For oil crisis: Petroleum Division, OGRA refuse to take blame


With the country witnessing an oil crisis amid the Covid-19 pandemic, the Petroleum Division and the Oil and Gas Regulatory Authority (Ogra) have passed the buck on to each other for forcing oil marketing companies (OMCs) to keep 20 days of oil stocks, which has perturbed government functionaries.

Under licensing conditions, OMCs are bound to maintain oil stocks for 20 days to meet demand in case of any emergency. However, during the recent crisis, some OMCs hoarded fuel products whereas others failed to keep stocks for 20 days, which led to a prolonged oil crisis in the country.

Sources told The Express Tribune that cabinet members in a recent meeting took up the matter and inquired who was responsible for ensuring OMCs kept oil stocks for 20 days.

Special Assistant to Prime Minister on Petroleum Nadeem Babar told the meeting that the regulator was to ensure that oil stocks were maintained for 20 days.

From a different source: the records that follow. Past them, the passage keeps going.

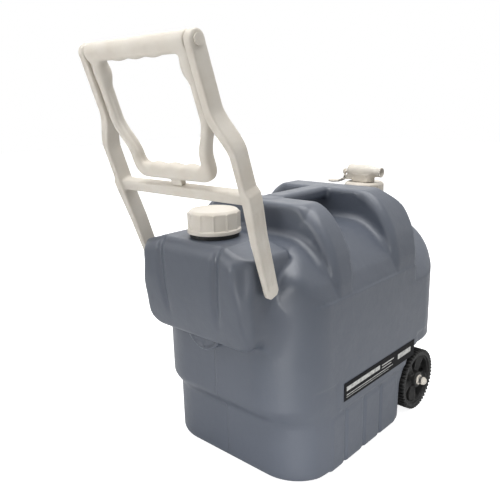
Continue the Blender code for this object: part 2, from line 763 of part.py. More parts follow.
def tap_lever(made):
    """Hub, paddle and the two tines that draw the plunger back."""
    px = LEVER_PIVOT_X
    pz = BARREL_Z - LEVER_PIVOT_DROP
    low, high = TAP_Y - LEVER_HALF, TAP_Y + LEVER_HALF
    hub = rod("hub", "Y", (px, pz), LEVER_HUB_RADIUS, low, high, 24)
    knee = (LEVER_KNEE[0], BARREL_Z + LEVER_KNEE[1])
    tip = (LEVER_TIP[0], BARREL_Z + LEVER_TIP[1])
    thick = LEVER_THICKNESS
    outline = [(px, pz + thick / 2), (knee[0], knee[1] + thick / 2), (tip[0], tip[1] + thick / 2),
               (tip[0], tip[1] - thick / 2), (knee[0] - thick / 4, knee[1] - thick / 2),
               (px - thick, pz - thick)]
    paddle = prism("paddle", outline, "Y", low, high)
    tines = [lever_tine(1), lever_tine(-1)]
    bore = rod("bore", "Y", (px, pz), LEVER_PIN_RADIUS + GAP, low - 0.01, high + 0.01, 20)
    lever = combine(combine(hub, [paddle] + tines, "UNION"), [bore], "DIFFERENCE")
    return set_origin(complete(lever, "tap_lever", made), (px, TAP_Y, pz))


def lever_tine(side):
    """One tine beside the plunger's rod."""
    low, high = span(side, ROD_RADIUS + 2 * GAP, LEVER_HALF - GAP)
    pz = BARREL_Z - LEVER_PIVOT_DROP
    face = knob_face() + 0.001
    return box("tine", (face, face + TINE_THICKNESS), (TAP_Y + low, TAP_Y + high), (pz, pz + TINE_HEIGHT))


def knob_face():
    """The x of the plunger knob's face that the tines pull on."""
    return LEVER_PIVOT_X - LEVER_HUB_RADIUS - KNOB_BEHIND_HUB


def lever_pin(made):
    """The pin through both ears and the lever's hub."""
    half = LEVER_HALF + GAP + EAR_THICKNESS
    pin = rod("pin", "Y", (LEVER_PIVOT_X, BARREL_Z - LEVER_PIVOT_DROP), LEVER_PIN_RADIUS,
              TAP_Y - half, TAP_Y + half, 20)
    return complete(pin, "tap_lever_pin", made)


def head_face():
    """The x of the plunger head's face behind its seal."""
    return SEAT_X - GAP - HEAD_THICKNESS


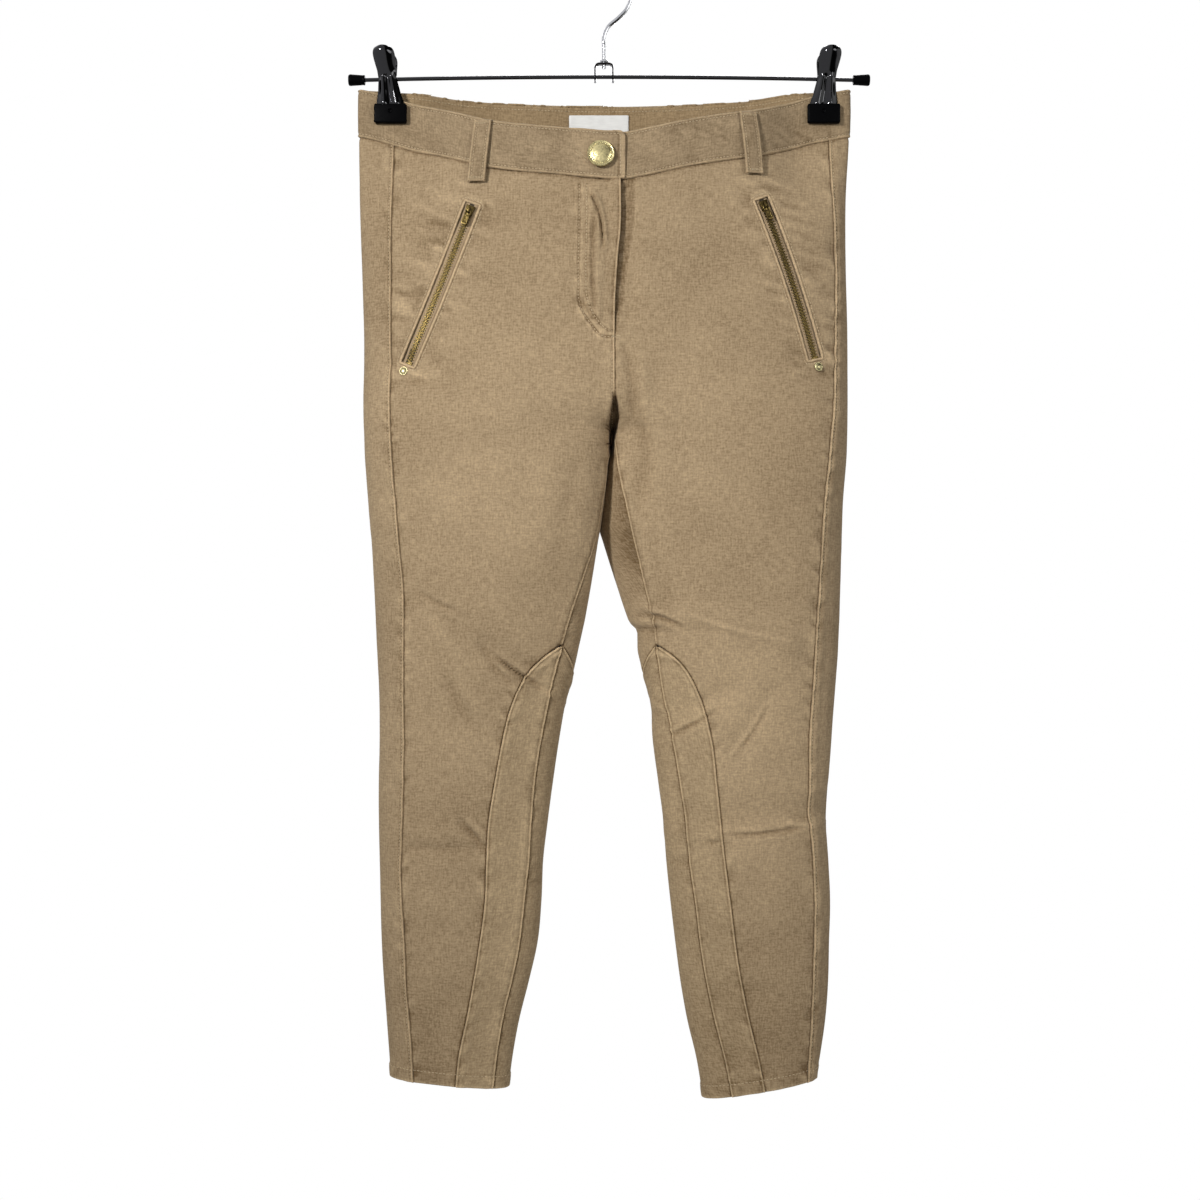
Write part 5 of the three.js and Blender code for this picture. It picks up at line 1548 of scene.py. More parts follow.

However, Ogra Chairperson Uzma Adil said under the Ogra Marketing Rules 2016 the authority was only responsible for the development of storage infrastructure whereas determining the supply and demand of petroleum products was the function of Petroleum Division.

She said the Petroleum Division called a product review meeting every month to determine the supply and demand situation, in which Ogra also participated.

At present, enforcement measures were being carried out jointly. Cabinet members expressed their dismay over the performance of both the Petroleum Division and Ogra, noting that both the entities should have performed their role mandated by relevant laws and rules.

The cabinet noted that Ogra and the Petroleum Division had legal authority to physically enter and inspect storage facilities of oil companies. The cabinet expressed extreme disappointment over petroleum shortage in the country, which took shine off government’s recent decision to pass the impact of sharply lower international fuel prices on to consumers.

The special assistant to the prime minister on petroleum explained that the existing price determination mechanism for regulated petroleum products was such that it worked well when international prices were stable but failed during periods of volatility. The reason behind that was the monthly price indexation with Pakistan State Oil’s (PSO) fuel purchase prices. A lag of 30 to 45 days resulted in inventory losses for the OMCs.

A proposal to change the existing mechanism was being submitted to the Economic Coordination Committee (ECC), under which prices would be determined fortnightly by using the Platts Index.

However, the cabinet did not agree with the explanation, saying OMCs were more than happy to pocket windfall gains when oil prices were high but were reluctant to bear losses when prices went down.

Under the terms of contract, the OMCs were bound to keep 20 days of petroleum stock, which they apparently failed to maintain.

The cabinet members expressed concern, asking why timely remedial measures were not taken when the Petroleum Division had ostensibly realised looming shortage in mid-May. They called for fixing responsibility for the shortage.

PM aide Babar clarified that against supply of 650,000 metric tons in June 2019, the availability of 850,000 MT was ensured at present through 40% increase in imports by PSO.

However, an unexpected surge in demand was witnessed, which could be due to the relaxation in lockdown or because of panic buying, but exact reasons for the shortage were being determined. Nevertheless, administrative measures against possible hoarding by either OMCs or petrol filling stations were being taken.